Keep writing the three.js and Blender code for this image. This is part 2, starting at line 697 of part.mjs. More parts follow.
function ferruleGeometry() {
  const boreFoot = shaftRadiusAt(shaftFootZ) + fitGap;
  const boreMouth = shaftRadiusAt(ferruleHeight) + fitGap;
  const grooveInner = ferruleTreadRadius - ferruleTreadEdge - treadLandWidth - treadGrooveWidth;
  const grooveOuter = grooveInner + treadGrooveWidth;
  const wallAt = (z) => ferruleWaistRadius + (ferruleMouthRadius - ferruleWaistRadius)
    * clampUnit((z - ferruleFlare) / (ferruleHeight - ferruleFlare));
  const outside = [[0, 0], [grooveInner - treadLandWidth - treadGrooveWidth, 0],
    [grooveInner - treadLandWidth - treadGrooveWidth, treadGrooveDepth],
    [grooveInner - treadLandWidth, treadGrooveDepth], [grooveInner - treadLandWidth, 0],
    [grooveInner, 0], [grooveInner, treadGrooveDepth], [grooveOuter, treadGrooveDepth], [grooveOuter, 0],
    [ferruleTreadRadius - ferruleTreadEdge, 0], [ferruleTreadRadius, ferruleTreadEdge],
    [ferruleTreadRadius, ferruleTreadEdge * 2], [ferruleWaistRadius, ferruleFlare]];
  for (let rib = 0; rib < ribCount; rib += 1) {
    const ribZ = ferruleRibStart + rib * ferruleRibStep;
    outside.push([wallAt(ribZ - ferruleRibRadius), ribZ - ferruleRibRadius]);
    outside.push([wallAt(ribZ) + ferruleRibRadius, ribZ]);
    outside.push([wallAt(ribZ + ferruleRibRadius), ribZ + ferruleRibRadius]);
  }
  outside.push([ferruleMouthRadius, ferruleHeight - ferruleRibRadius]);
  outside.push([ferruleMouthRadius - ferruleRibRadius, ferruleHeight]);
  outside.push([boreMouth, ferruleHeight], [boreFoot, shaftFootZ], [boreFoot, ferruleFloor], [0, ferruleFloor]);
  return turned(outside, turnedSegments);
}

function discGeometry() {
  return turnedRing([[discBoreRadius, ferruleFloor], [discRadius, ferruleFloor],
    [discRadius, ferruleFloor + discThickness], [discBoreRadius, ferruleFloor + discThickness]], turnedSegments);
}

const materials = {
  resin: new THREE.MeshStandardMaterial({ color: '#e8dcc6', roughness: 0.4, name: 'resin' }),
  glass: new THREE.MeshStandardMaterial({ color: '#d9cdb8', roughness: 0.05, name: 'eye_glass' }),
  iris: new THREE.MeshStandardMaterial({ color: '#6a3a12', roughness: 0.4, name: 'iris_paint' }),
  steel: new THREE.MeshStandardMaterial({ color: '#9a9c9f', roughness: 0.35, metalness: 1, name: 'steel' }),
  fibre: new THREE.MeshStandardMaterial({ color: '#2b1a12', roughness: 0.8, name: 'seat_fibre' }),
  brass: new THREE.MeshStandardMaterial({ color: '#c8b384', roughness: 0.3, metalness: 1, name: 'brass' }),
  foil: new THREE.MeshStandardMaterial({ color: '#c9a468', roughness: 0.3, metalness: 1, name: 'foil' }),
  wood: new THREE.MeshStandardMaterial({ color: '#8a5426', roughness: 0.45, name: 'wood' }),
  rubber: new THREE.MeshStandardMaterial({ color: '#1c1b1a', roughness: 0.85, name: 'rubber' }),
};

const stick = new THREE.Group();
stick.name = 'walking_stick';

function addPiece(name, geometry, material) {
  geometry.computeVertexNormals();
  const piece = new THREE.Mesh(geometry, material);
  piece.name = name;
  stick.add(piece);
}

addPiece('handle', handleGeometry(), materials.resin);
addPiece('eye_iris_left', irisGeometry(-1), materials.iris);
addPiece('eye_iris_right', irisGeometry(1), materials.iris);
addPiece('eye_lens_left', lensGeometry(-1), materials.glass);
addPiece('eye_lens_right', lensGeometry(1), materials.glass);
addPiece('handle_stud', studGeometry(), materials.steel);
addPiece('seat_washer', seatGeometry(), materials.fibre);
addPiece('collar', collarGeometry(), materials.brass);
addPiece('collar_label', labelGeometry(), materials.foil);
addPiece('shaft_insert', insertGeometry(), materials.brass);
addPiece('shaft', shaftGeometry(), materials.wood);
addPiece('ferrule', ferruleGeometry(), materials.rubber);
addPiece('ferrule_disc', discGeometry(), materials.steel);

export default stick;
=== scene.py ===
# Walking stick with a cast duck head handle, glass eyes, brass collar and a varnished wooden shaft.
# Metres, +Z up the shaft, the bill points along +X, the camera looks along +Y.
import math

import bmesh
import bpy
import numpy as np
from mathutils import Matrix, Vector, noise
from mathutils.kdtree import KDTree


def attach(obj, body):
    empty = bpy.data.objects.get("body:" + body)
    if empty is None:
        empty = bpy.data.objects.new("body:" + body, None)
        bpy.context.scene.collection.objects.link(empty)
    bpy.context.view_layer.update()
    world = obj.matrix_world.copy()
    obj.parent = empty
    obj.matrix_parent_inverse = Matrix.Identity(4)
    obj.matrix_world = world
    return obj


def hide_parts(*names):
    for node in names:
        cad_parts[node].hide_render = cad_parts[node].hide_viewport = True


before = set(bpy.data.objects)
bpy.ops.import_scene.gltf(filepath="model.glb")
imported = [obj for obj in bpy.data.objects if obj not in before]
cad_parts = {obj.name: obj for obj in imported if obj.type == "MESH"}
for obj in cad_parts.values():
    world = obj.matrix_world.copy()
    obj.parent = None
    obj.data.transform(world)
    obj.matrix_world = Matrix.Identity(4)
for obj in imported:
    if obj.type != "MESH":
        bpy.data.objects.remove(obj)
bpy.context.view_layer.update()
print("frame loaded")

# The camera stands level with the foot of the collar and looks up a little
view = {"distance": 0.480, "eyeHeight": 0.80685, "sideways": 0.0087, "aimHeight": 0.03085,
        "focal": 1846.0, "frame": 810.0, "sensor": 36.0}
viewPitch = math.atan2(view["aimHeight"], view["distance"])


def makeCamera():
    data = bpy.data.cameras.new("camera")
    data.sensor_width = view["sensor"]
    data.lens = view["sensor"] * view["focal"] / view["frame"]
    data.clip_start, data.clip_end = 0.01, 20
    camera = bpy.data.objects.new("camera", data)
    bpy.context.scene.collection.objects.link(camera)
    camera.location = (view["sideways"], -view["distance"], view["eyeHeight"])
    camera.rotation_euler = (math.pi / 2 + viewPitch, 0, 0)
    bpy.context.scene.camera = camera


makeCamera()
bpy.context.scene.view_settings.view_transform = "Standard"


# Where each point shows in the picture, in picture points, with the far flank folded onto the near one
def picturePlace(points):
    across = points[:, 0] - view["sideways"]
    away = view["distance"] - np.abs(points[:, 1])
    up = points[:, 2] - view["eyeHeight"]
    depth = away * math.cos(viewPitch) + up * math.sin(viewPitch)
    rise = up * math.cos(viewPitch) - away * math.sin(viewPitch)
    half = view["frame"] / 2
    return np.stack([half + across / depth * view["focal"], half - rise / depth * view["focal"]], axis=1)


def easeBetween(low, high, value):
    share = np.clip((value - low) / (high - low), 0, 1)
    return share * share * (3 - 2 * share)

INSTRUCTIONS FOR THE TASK
Write each line above out exactly.

EXPECTED ANSWER
Keep writing the three.js and Blender code for this image. This is part 2, starting at line 697 of part.mjs. More parts follow.
function ferruleGeometry() {
  const boreFoot = shaftRadiusAt(shaftFootZ) + fitGap;
  const boreMouth = shaftRadiusAt(ferruleHeight) + fitGap;
  const grooveInner = ferruleTreadRadius - ferruleTreadEdge - treadLandWidth - treadGrooveWidth;
  const grooveOuter = grooveInner + treadGrooveWidth;
  const wallAt = (z) => ferruleWaistRadius + (ferruleMouthRadius - ferruleWaistRadius)
    * clampUnit((z - ferruleFlare) / (ferruleHeight - ferruleFlare));
  const outside = [[0, 0], [grooveInner - treadLandWidth - treadGrooveWidth, 0],
    [grooveInner - treadLandWidth - treadGrooveWidth, treadGrooveDepth],
    [grooveInner - treadLandWidth, treadGrooveDepth], [grooveInner - treadLandWidth, 0],
    [grooveInner, 0], [grooveInner, treadGrooveDepth], [grooveOuter, treadGrooveDepth], [grooveOuter, 0],
    [ferruleTreadRadius - ferruleTreadEdge, 0], [ferruleTreadRadius, ferruleTreadEdge],
    [ferruleTreadRadius, ferruleTreadEdge * 2], [ferruleWaistRadius, ferruleFlare]];
  for (let rib = 0; rib < ribCount; rib += 1) {
    const ribZ = ferruleRibStart + rib * ferruleRibStep;
    outside.push([wallAt(ribZ - ferruleRibRadius), ribZ - ferruleRibRadius]);
    outside.push([wallAt(ribZ) + ferruleRibRadius, ribZ]);
    outside.push([wallAt(ribZ + ferruleRibRadius), ribZ + ferruleRibRadius]);
  }
  outside.push([ferruleMouthRadius, ferruleHeight - ferruleRibRadius]);
  outside.push([ferruleMouthRadius - ferruleRibRadius, ferruleHeight]);
  outside.push([boreMouth, ferruleHeight], [boreFoot, shaftFootZ], [boreFoot, ferruleFloor], [0, ferruleFloor]);
  return turned(outside, turnedSegments);
}

function discGeometry() {
  return turnedRing([[discBoreRadius, ferruleFloor], [discRadius, ferruleFloor],
    [discRadius, ferruleFloor + discThickness], [discBoreRadius, ferruleFloor + discThickness]], turnedSegments);
}

const materials = {
  resin: new THREE.MeshStandardMaterial({ color: '#e8dcc6', roughness: 0.4, name: 'resin' }),
  glass: new THREE.MeshStandardMaterial({ color: '#d9cdb8', roughness: 0.05, name: 'eye_glass' }),
  iris: new THREE.MeshStandardMaterial({ color: '#6a3a12', roughness: 0.4, name: 'iris_paint' }),
  steel: new THREE.MeshStandardMaterial({ color: '#9a9c9f', roughness: 0.35, metalness: 1, name: 'steel' }),
  fibre: new THREE.MeshStandardMaterial({ color: '#2b1a12', roughness: 0.8, name: 'seat_fibre' }),
  brass: new THREE.MeshStandardMaterial({ color: '#c8b384', roughness: 0.3, metalness: 1, name: 'brass' }),
  foil: new THREE.MeshStandardMaterial({ color: '#c9a468', roughness: 0.3, metalness: 1, name: 'foil' }),
  wood: new THREE.MeshStandardMaterial({ color: '#8a5426', roughness: 0.45, name: 'wood' }),
  rubber: new THREE.MeshStandardMaterial({ color: '#1c1b1a', roughness: 0.85, name: 'rubber' }),
};

const stick = new THREE.Group();
stick.name = 'walking_stick';

function addPiece(name, geometry, material) {
  geometry.computeVertexNormals();
  const piece = new THREE.Mesh(geometry, material);
  piece.name = name;
  stick.add(piece);
}

addPiece('handle', handleGeometry(), materials.resin);
addPiece('eye_iris_left', irisGeometry(-1), materials.iris);
addPiece('eye_iris_right', irisGeometry(1), materials.iris);
addPiece('eye_lens_left', lensGeometry(-1), materials.glass);
addPiece('eye_lens_right', lensGeometry(1), materials.glass);
addPiece('handle_stud', studGeometry(), materials.steel);
addPiece('seat_washer', seatGeometry(), materials.fibre);
addPiece('collar', collarGeometry(), materials.brass);
addPiece('collar_label', labelGeometry(), materials.foil);
addPiece('shaft_insert', insertGeometry(), materials.brass);
addPiece('shaft', shaftGeometry(), materials.wood);
addPiece('ferrule', ferruleGeometry(), materials.rubber);
addPiece('ferrule_disc', discGeometry(), materials.steel);

export default stick;
=== scene.py ===
# Walking stick with a cast duck head handle, glass eyes, brass collar and a varnished wooden shaft.
# Metres, +Z up the shaft, the bill points along +X, the camera looks along +Y.
import math

import bmesh
import bpy
import numpy as np
from mathutils import Matrix, Vector, noise
from mathutils.kdtree import KDTree


def attach(obj, body):
    empty = bpy.data.objects.get("body:" + body)
    if empty is None:
        empty = bpy.data.objects.new("body:" + body, None)
        bpy.context.scene.collection.objects.link(empty)
    bpy.context.view_layer.update()
    world = obj.matrix_world.copy()
    obj.parent = empty
    obj.matrix_parent_inverse = Matrix.Identity(4)
    obj.matrix_world = world
    return obj


def hide_parts(*names):
    for node in names:
        cad_parts[node].hide_render = cad_parts[node].hide_viewport = True


before = set(bpy.data.objects)
bpy.ops.import_scene.gltf(filepath="model.glb")
imported = [obj for obj in bpy.data.objects if obj not in before]
cad_parts = {obj.name: obj for obj in imported if obj.type == "MESH"}
for obj in cad_parts.values():
    world = obj.matrix_world.copy()
    obj.parent = None
    obj.data.transform(world)
    obj.matrix_world = Matrix.Identity(4)
for obj in imported:
    if obj.type != "MESH":
        bpy.data.objects.remove(obj)
bpy.context.view_layer.update()
print("frame loaded")

# The camera stands level with the foot of the collar and looks up a little
view = {"distance": 0.480, "eyeHeight": 0.80685, "sideways": 0.0087, "aimHeight": 0.03085,
        "focal": 1846.0, "frame": 810.0, "sensor": 36.0}
viewPitch = math.atan2(view["aimHeight"], view["distance"])


def makeCamera():
    data = bpy.data.cameras.new("camera")
    data.sensor_width = view["sensor"]
    data.lens = view["sensor"] * view["focal"] / view["frame"]
    data.clip_start, data.clip_end = 0.01, 20
    camera = bpy.data.objects.new("camera", data)
    bpy.context.scene.collection.objects.link(camera)
    camera.location = (view["sideways"], -view["distance"], view["eyeHeight"])
    camera.rotation_euler = (math.pi / 2 + viewPitch, 0, 0)
    bpy.context.scene.camera = camera


makeCamera()
bpy.context.scene.view_settings.view_transform = "Standard"


# Where each point shows in the picture, in picture points, with the far flank folded onto the near one
def picturePlace(points):
    across = points[:, 0] - view["sideways"]
    away = view["distance"] - np.abs(points[:, 1])
    up = points[:, 2] - view["eyeHeight"]
    depth = away * math.cos(viewPitch) + up * math.sin(viewPitch)
    rise = up * math.cos(viewPitch) - away * math.sin(viewPitch)
    half = view["frame"] / 2
    return np.stack([half + across / depth * view["focal"], half - rise / depth * view["focal"]], axis=1)


def easeBetween(low, high, value):
    share = np.clip((value - low) / (high - low), 0, 1)
    return share * share * (3 - 2 * share)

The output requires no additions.